近日,我校水土流失与生态调控创新团队在流域硝酸盐输移方面取得进展,并在Water Research发表了题为“Subsurface hydrological connectivity controls nitrate export flux in a hilly catchment”的学术论文。
硝酸盐是重要的面源污染物,对水环境质量与人类健康造成严重威胁。径流是硝酸盐迁移的主要载体,在地下水发育良好的亚热带丘陵流域,地下径流对硝酸盐的输出贡献达80%以上。降雨过程硝酸盐能否随地下径流迁移至受纳水体主要取决于径流的畅通程度,即地下水文连通性。在弱降雨条件下,地下水文连通区域主要集中于河岸区,随降雨强度的增加,连通区域逐渐由河岸向山坡延伸。随连通区域土地利用、土壤、地形等环境条件的变化,径流硝酸盐的来源与浓度也呈现出复杂的动态变化。由于地下水文过程的隐蔽性,目前流域地下水文连通性的时空变化规律及其对硝酸盐输出的影响机制仍缺乏系统认知。
研究团队通过对流域浅层地下水位进行长达17个月的高频监测,阐明了降雨过程流域地下水文连通性的时空变化特征,明确了硝酸盐随降雨径流的输出模式与通量,量化了地下水文连通性与硝酸盐输出通量的非线性关系。
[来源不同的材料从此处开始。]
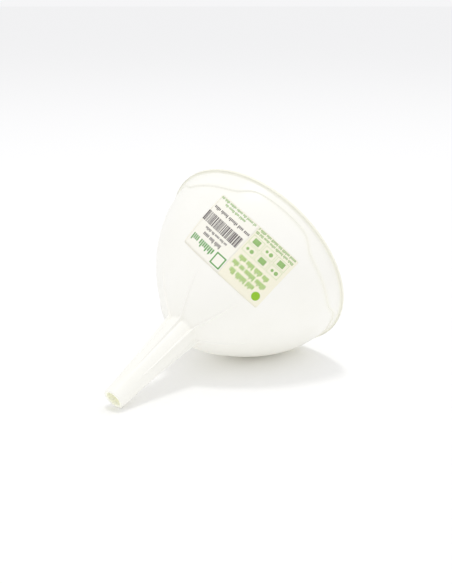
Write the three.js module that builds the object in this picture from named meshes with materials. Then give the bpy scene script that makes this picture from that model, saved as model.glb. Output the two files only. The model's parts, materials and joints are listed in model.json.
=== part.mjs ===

结果表明:降雨过程流域大多数区域无法与溪流建立地下水文连通,其最大连通范围主要受控于降雨量,而平均连通强度主要取决于前期降雨条件。流域地下水文连通性与硝酸盐输出通量呈现明显的阈值关系,当地下水文连通强度超过0.121时,流域硝酸盐输出通量快速增加。此外,时间序列相似性分析表明,地下水文连通性对流域硝酸盐输出通量具有较强的控制作用,但这一控制作用并非是稳态的,它随降雨量和雨强呈幂函数增加。成果为科学认知流域硝酸盐的地下输移过程提供了理论依据。
流域地下水文连通性对硝酸盐输出的影响
我校肖海兵副教授为论文的第一作者,史志华教授为论文通讯作者。我校王玲副教授、赵劲松副教授、王剑博士后、中国科学院地理科学与资源研究所杨风亭副研究员、长江科学院水土保持研究所黄金权高工参与了研究。本研究得到了国家自然科学基金项目的资助。
【英文摘要】
Subsurface runoff represents the main pathway of nitrate transport in hilly catchments. The magnitude of nitrate export from a source area is closely related to subsurface hydrological connectivity, which refers to the linkage of separate regions of a catchment via subsurface runoff. However, understanding of how subsurface hydrological connectivity regulates catchment nitrate export remains insufficient. This study conducted high-frequency monitoring of shallow groundwater in a hilly catchment over 17 months. Subsurface hydrological connectivity of the catchment over 38 rainfall events was analyzed by combining topography-based upscaling of shallow groundwater and graph theory. Moreover, cross-correlation analysis was used to evaluate the time-series similarity between subsurface hydrological connectivity and nitrate flux during rainfall events. The results showed that the maximum subsurface hydrological connectivity during 32 out of 38 rainfall events was below 0.5. Although subsurface flow paths (i.e., the pathways of lateral subsurface runoff) exhibited clear dynamic extension and contraction during rainfall events, most areas in the catchment did not establish subsurface hydrological connectivity with the stream. The primary pattern of nitrate export was flushing (44.7%), followed by dilution (34.2%), and chemostatic behavior (21.1%). A threshold relationship between subsurface hydrological connectivity and nitrate flux was identified, with nitrate flux rapidly increasing after the subsurface connectivity strength exceeded 0.121. Moreover, the median value of cross-correlation coefficients reached 0.67, which indicated subsurface hydrological connectivity exerts a strong control on nitrate flux. However, this control effect is not constant and it increases with rainfall amount and intensity as a power function. The results of this study provide comprehensive insights into the subsurface hydrological control of catchment nitrate export.